Bu güzel şehirde, bundan tam 28 yıl evvel doğdum ben. O zamanlar daha asfaltımız çift değildi, şehir de bu kadar kirlenmemişti. Herkes birbirini tanır ve gülümseyerek selam verirdi. Esnaflar delikanlı gibi dükkanın önünde, tahtadan bir taburede oturup, yan esnafla muhabbet ederdi. Belki ben daha 7 yaşındaydım ama dedem Hacı Osman Efendi’nin (Allah mekanını Cennet Eylesin) yanında kantar çekerdim, fındık geldiği vakit. Ve şunu görürdüm esnaflar daha keyifliydi be o vakit. Mesela babam, Cevat Biricik, Hamit Uslu, Ömer Keleşoğlu, Mahmut Göksu bazen rahmetli Erol Gündüz, rahmetli Nebi Çamaş sabah namazından sonra buluşup 50 yumurtalık kahvaltılar yaparlardı. Çoğu kez yaylalara kaçarlardı. O zamanlar düğünler de ayrı bir neşeliydi. Kardeşi olan cenazeler daha bir kalabalıktı. Hiç unutamıyorum, mahallede bir cenaze olduğu zaman televizyonlar en az bir hafta kapatılır, annelerimiz cenaze evine sürekli yemek götürürdü. Anlayacağınız sevinçte, üzüntüde daha bir gerçekti o vakitler.
Sonra ki vakitler ben sık sık Ünye’ye halamlara gitmeye başladım tatillerde. Ünye’yi gördükçe onların sahilinde gezdikçe, Fatsa’ya hiç gelmek istemiyordum. Hatta babam beni almaya geldiği zaman, yatağına altına saklanırdım beni bulamasın diye. Ama makus talihim değişmezdi hiçbir vakit. Ne yapayım Ünye o zamanlar daha modern, daha gelişmişti bize nazaran. Daha çok oyun parkı vardı, daha güzel bir sahili vardı, daha çok yüzülecek yeri vardı, konserler, şenlikler vardı yani anlayacağınız bir çocuk ne isterse, her şey Ünye’de vardı. Sonra ben biraz daha büyümeye başladım, Ordu Anadolu Lisesi’nden, Fatsa Anadolu Lisesi’ne nakil yaptırmıştım orta okul üçüncü sınıfta. Ordu’dan o kadar kötü hatıralar ile ayrıldım ki, Fatsa bana ilk o zaman cennet gibi gelmişti. Lise yıllarımda Fatsa birden kabuk değiştirmeye başladı. Eskisi gibi sahilde lağım kokmuyordu, artık asfaltımız tek değil, çift şerit olmuştu, yollar eskisi gibi çamur, çorak değil parke olmuştu.
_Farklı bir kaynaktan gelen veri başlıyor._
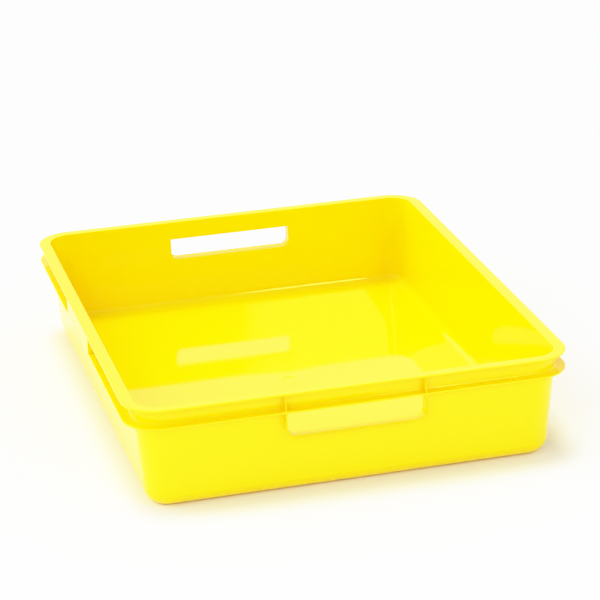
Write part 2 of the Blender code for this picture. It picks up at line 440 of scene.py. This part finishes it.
def make_tub():
    """Floor, walls, rim and foot as one closed shell, without the hand slots."""
    rows = [ring_points(section) for section in tub_profile()]
    inside, underneath = rows[0], rows[-1]
    top = gate_rows(inside) + floor_rows(inside, GATE_RADIUS + 2 * GATE_STEP_WIDTH, FLOOR_TOP)
    below = floor_rows(underneath, GATE_RADIUS, FLOOR_UNDERSIDE)
    all_rows = top + rows + below[::-1]
    shape = bmesh.new()
    placed = [add_row(shape, row) for row in all_rows]
    for first, second in zip(placed, placed[1:]):
        join_rows(shape, first, second)
    middle = Vector((0, 0, 0))
    add_fan(shape, placed[0], (0, 0, FLOOR_TOP - GATE_DEPTH + GATE_CROWN + floor_warp(middle)))
    add_fan(shape, placed[-1], (0, 0, FLOOR_UNDERSIDE + floor_warp(middle)))
    return make_object("tray_shell", shape)


# ---------------------------------------------------------------- hand slots

def u_outline(grow, top):
    """A U in X and Z round a slot, grown outwards, from its top left end to its top right."""
    half_width = SLOT_HALF_WIDTH + grow
    bottom = SLOT_BOTTOM - grow
    radius = SLOT_CORNER_RADIUS + grow
    points = [(-half_width, top), (-half_width, (top + bottom + radius) / 2)]
    for centre_x, first in ((-half_width + radius, 180), (half_width - radius, 270)):
        for step in range(FILLET_STEPS + 1):
            angle = math.radians(first + 90 * step / FILLET_STEPS)
            points.append((centre_x + radius * math.cos(angle),
                           bottom + radius + radius * math.sin(angle)))
    points += [(half_width, (top + bottom + radius) / 2), (half_width, top)]
    return points


def wall_y(height, inset):
    """How far an end wall lies from the middle at a height."""
    return wall_section(height, inset)[1]


def slot_cutter(sign_y):
    """Fills a slot, and flares where it meets the wall's inner face, to round that edge."""
    stations = [(-CUT_OUTSIDE, 0.0)]
    for back, on in quarter_turn(EDGE_STEPS):
        stations.append((WALL - SLOT_EDGE * back, SLOT_EDGE * on))
    stations.append((WALL + CUT_INSIDE, SLOT_EDGE))
    shape = bmesh.new()
    rows = []
    for inset, grow in stations:
        outline = u_outline(grow, FLANGE_UNDERSIDE + grow)
        rows.append(add_row(shape, [(x, sign_y * wall_y(z, inset), z) for x, z in outline]))
    for first, second in zip(rows, rows[1:]):
        join_rows(shape, first, second)
    shape.faces.new(rows[0])
    shape.faces.new(rows[-1])
    return make_object("slot_cutter", shape)


def make_lip(name, sign_y):
    """The raised U round a slot, from inside the wall to the flange's outer edge."""
    top = FLANGE_UNDERSIDE + EMBED
    turn = quarter_turn(EDGE_STEPS)
    free_edge = [(LIP_EDGE * back, HALF_Y - LIP_EDGE * on) for back, on in turn]
    free_edge += [(LIP - grow, distance) for grow, distance in reversed(free_edge)]
    shape = bmesh.new()
    rows = []

    def row_at(grow, y_of_height):
        outline = u_outline(grow, top)
        rows.append(add_row(shape, [(x, sign_y * y_of_height(z), z) for x, z in outline]))

    row_at(LIP_SPREAD, lambda z: wall_y(z, EMBED))
    row_at(0.0, lambda z: wall_y(z, 0))
    for grow, distance in free_edge:
        row_at(grow, lambda z, distance=distance: distance)
    for back, on in turn:
        row_at(LIP + ROOT_FILLET * on, lambda z, out=ROOT_FILLET * back: wall_y(z, -out))
    row_at(LIP + ROOT_FILLET, lambda z: wall_y(z, EMBED))
    for first, second in zip(rows, rows[1:] + rows[:1]):
        join_rows(shape, first, second, closed=False)
    shape.faces.new([row[0] for row in rows])
    shape.faces.new([row[-1] for row in reversed(rows)])
    return make_object(name, shape)


def make_rib(name, sign_x, sign_y):
    """The thin rib above one end of a slot, between the flange and the rim."""
    low, high = FLANGE_TOP - EMBED, RIM_UNDERSIDE + EMBED
    turn = quarter_turn(EDGE_STEPS)
    free = [(LIP_EDGE * back, HALF_Y - LIP_EDGE * on) for back, on in turn]
    free += [(LIP - x, y) for x, y in reversed(free)]
    root = [(ROOT_FILLET * on, ROOT_FILLET * back) for back, on in turn]
    shape = bmesh.new()
    rows = []
    for height in (low, high):
        near = [(-side, wall_y(height, -out)) for side, out in reversed(root)]
        far = [(LIP + side, wall_y(height, -out)) for side, out in root]
        inside = [(LIP + ROOT_FILLET, wall_y(height, EMBED)),
                  (-ROOT_FILLET, wall_y(height, EMBED))]
        outline = near + free + far + inside
        rows.append(add_row(shape, [(sign_x * (SLOT_HALF_WIDTH + x), sign_y * y, height)
                                    for x, y in outline]))
    join_rows(shape, rows[0], rows[1])
    shape.faces.new(rows[0])
    shape.faces.new(list(reversed(rows[1])))
    return make_object(name, shape)


# ---------------------------------------------------------------- flange and panels

def make_flange():
    """The lower flange: one flat ring round the tub, filleted into the wall above it."""
    fillet_top = FLANGE_TOP + FLANGE_FILLET + ROOT_FILLET
    profile = rounded_profile([
        (rim_section(FLANGE_TOP), RIM_EDGE, EDGE_STEPS, 1),
        (rim_section(FLANGE_UNDERSIDE), RIM_EDGE, EDGE_STEPS, 1),
        (wall_section(FLANGE_UNDERSIDE, 0), 0, 0, 0),
        (wall_section(FLANGE_UNDERSIDE, EMBED), 0, 0, 0),
        (wall_section(fillet_top, EMBED), 0, 0, 0),
        (wall_section(fillet_top, SKIN), 0, 0, 0),
        (wall_section(FLANGE_TOP, 0), FLANGE_FILLET, FILLET_STEPS, 1),
    ], closed=True)
    shape = bmesh.new()
    rows = [add_row(shape, ring_points(section)) for section in profile]
    for first, second in zip(rows, rows[1:] + rows[:1]):
        join_rows(shape, first, second)
    return make_object("lower_flange", shape)


def make_panel(name, sign_x):
    """A flat plate level with the rim's edge, with a rib back to the wall at each end."""
    low, high = FLANGE_TOP - EMBED, RIM_UNDERSIDE + EMBED
    rib_y = PANEL_HALF_LENGTH - PANEL_THICKNESS
    back_x = HALF_X - PANEL_THICKNESS
    turn = quarter_turn(EDGE_STEPS)
    shape = bmesh.new()
    rows = []
    for height in (low, high):
        wall_x = wall_section(height, 0)[0]
        buried = wall_x - EMBED
        half = [(HALF_X - LIP_EDGE * on, PANEL_HALF_LENGTH - LIP_EDGE * back)
                for back, on in turn]
        half += [(wall_x + ROOT_FILLET * back, PANEL_HALF_LENGTH + ROOT_FILLET * on)
                 for back, on in turn]
        half += [(buried, PANEL_HALF_LENGTH + ROOT_FILLET), (buried, rib_y)]
        half += [(back_x - ROOT_FILLET * back, rib_y - ROOT_FILLET * on) for back, on in turn]
        outline = half + [(x, -y) for x, y in reversed(half)]
        rows.append(add_row(shape, [(sign_x * x, y, height) for x, y in outline]))
    join_rows(shape, rows[0], rows[1])
    shape.faces.new(rows[0])
    shape.faces.new(list(reversed(rows[1])))
    return make_object(name, shape)


# ---------------------------------------------------------------- the tray

def nodes_named(*words):
    """CAD nodes whose name holds one of the words."""
    return sorted(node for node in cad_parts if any(word in node for word in words))


def make_tray():
    """The ten pieces, each in place of the CAD nodes that it stands for."""
    plastic = moulded_plastic()
    tub = make_tub()
    for sign_y in (-1, 1):
        cut(tub, slot_cutter(sign_y))
    finish_piece(tub, plastic, *nodes_named("_wall", "bottom_", "top_rim", "floor_panel"))
    finish_piece(make_flange(), plastic, *nodes_named("lower_flange"))
    for end, sign_y in (("front", -1), ("rear", 1)):
        lip = make_lip(end + "_slot_lip", sign_y)
        finish_piece(lip, plastic, end + "_handle_lip")
        for side, sign_x in (("left", -1), ("right", 1)):
            rib = make_rib(f"{end}_slot_rib_{side}", sign_x, sign_y)
            finish_piece(rib, plastic, f"{end}_handle_rib_{side}")
    for side, sign_x in (("left", -1), ("right", 1)):
        panel = make_panel(side + "_panel", sign_x)
        finish_piece(panel, plastic, side + "_label_panel")


# ---------------------------------------------------------------- stage, light and camera

def make_stage():
    """One wide white floor."""
    shape = bmesh.new()
    bmesh.ops.create_grid(shape, x_segments=1, y_segments=1, size=STAGE_HALF_SIZE)
    floor = make_object("studio_floor", shape)
    floor.data.materials.append(matt_white("studio_white", FLOOR_WHITE))


def make_world():
    """A white surround, darker overhead and a little darker towards the front."""
    world = bpy.data.worlds.new("studio")
    world.use_nodes = True
    nodes, links = world.node_tree.nodes, world.node_tree.links
    background = nodes["Background"]
    background.inputs["Color"].default_value = (1.0, 1.0, 1.0, 1.0)
    direction = nodes.new("ShaderNodeTexCoord")
    parts = nodes.new("ShaderNodeSeparateXYZ")
    links.new(direction.outputs["Generated"], parts.inputs["Vector"])
    fall = nodes.new("ShaderNodeMapRange")
    fall.inputs["From Min"].default_value = math.sin(math.radians(SKY_WHITE_TO))
    fall.inputs["From Max"].default_value = math.sin(math.radians(SKY_DARK_FROM))
    fall.inputs["To Min"].default_value = SKY_HORIZON
    fall.inputs["To Max"].default_value = SKY_OVERHEAD
    links.new(parts.outputs["Z"], fall.inputs["Value"])
    front = nodes.new("ShaderNodeMapRange")
    front.inputs["From Min"].default_value = -1.0
    front.inputs["From Max"].default_value = 0.0
    front.inputs["To Min"].default_value = SKY_FRONT
    front.inputs["To Max"].default_value = 1.0
    links.new(parts.outputs["Y"], front.inputs["Value"])
    both = nodes.new("ShaderNodeMath")
    both.operation = "MULTIPLY"
    links.new(fall.outputs["Result"], both.inputs[0])
    links.new(front.outputs["Result"], both.inputs[1])
    links.new(both.outputs["Value"], background.inputs["Strength"])
    bpy.context.scene.world = world


def add_lamp(name, kind, place, strength):
    """A lamp at a place, aimed at the middle of the tray."""
    lamp = bpy.data.lights.new(name, kind)
    lamp.energy = strength
    item = bpy.data.objects.new(name, lamp)
    item.location = place
    item.rotation_euler = (-Vector(place)).to_track_quat("-Z", "Y").to_euler()
    bpy.context.scene.collection.objects.link(item)
    return item


def make_light():
    """The surround, the banks and the softboxes, and enough bounces for the tray's inside."""
    make_world()
    for name, place, strength, angle in BANKS:
        bank = add_lamp(name, "SUN", place, strength)
        bank.data.angle = math.radians(angle)
        bank.visible_glossy = False
    for name, place, size, power in SOFTBOXES:
        softbox = add_lamp(name, "AREA", place, power).data
        softbox.shape = "RECTANGLE"
        softbox.size, softbox.size_y = size
    scene = bpy.context.scene
    scene.cycles.max_bounces = LIGHT_BOUNCES
    scene.cycles.diffuse_bounces = LIGHT_BOUNCES


def set_exposure_curve():
    """Standard colours, with the highlights rolled off above a knee as a camera does."""
    view = bpy.context.scene.view_settings
    view.view_transform = "Standard"
    view.use_curve_mapping = True
    mapping = view.curve_mapping
    mapping.white_level = (TONE_WHITE, TONE_WHITE, TONE_WHITE)
    curve = mapping.curves[COMBINED_CURVE]
    headroom = 1 - TONE_KNEE
    for step in range(1, TONE_STEPS):
        light = TONE_WHITE * step / TONE_STEPS
        over = max(0.0, light - TONE_KNEE)
        shown = min(light, TONE_KNEE) + headroom * math.tanh(over / headroom)
        curve.points.new(light / TONE_WHITE, shown)
    mapping.update()


def make_camera():
    """The photo's view, without any shift of the lens."""
    lens = bpy.data.cameras.new("camera")
    lens.lens = LENS
    lens.sensor_width = SENSOR
    camera = bpy.data.objects.new("camera", lens)
    turn = (Matrix.Rotation(-CAMERA_HEADING, 4, "Z")
            @ Matrix.Rotation(math.pi / 2 - CAMERA_DIP, 4, "X")
            @ Matrix.Rotation(CAMERA_ROLL, 4, "Z"))
    camera.matrix_world = Matrix.Translation(CAMERA_PLACE) @ turn
    bpy.context.scene.collection.objects.link(camera)
    bpy.context.scene.camera = camera


make_camera()
make_light()
set_exposure_curve()
make_stage()
make_tray()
Yani adam gibi yürüyebiliyorduk yollarda.
Günler günleri kovaladı ben artık, İstanbul’da İletişim Fakültesi talebesi olmuştum. İstanbul’un da en güzel yerlerinden birinde oturuyordum! Kartal-Dragos’ta ki evim Adalar’ı görüyordu. Hemen karşımda Migros, Mc Donald’s , onların yanında Şimal Restaurant vardı. Ve Şimal’in sahibi Volkan Konak haftanın çoğu gecesi sahne alıyor orada, bizde balkonda bedava onu dinliyorduk. Yani ortamım süperdi. Ama inanın bütün tatillerimi kullanıyordum, Fatsa’ya gelmek için. Çünkü Fatsa’m o eski, Ünye’nin gerisinde ki Fatsa değildi. Artık burası Atatürk Parkı, Çamlığı, Meydanı, Demas Plajı ile Karadeniz’in incisiydi. Sahili mis gibi deniz tuzu, yosunu kokuyordu. Sanki Fatsa’ya otobüsüm yanaştığı zaman, güneş başka bir parlıyordu. Rüyaların şehri İstanbul’a burayı tercih etmemin başka sebepleri de vardı elbet ama o konu bambaşka!:)
Öyle bir hal almıştı ki Fatsa, artık sahilimizde hemşerilerimizden çok Ünyeliler hatta Ordulular dolaşır olmuştu. Çınar Festivali o kadar şenlikliydi ki Ünye Festivali gölgemizde kalmıştı. Belediye tesislerimizde köylerden servisle alınmış ailelerde, Fatsa’nın ileri gelenleri de çekirdek çitleyebiliyordu. O zamanlar nal toplattığımız Ünye maalesef bizi yine geride bıraktı. Bir zamanlar Fatsa daha güzeldi!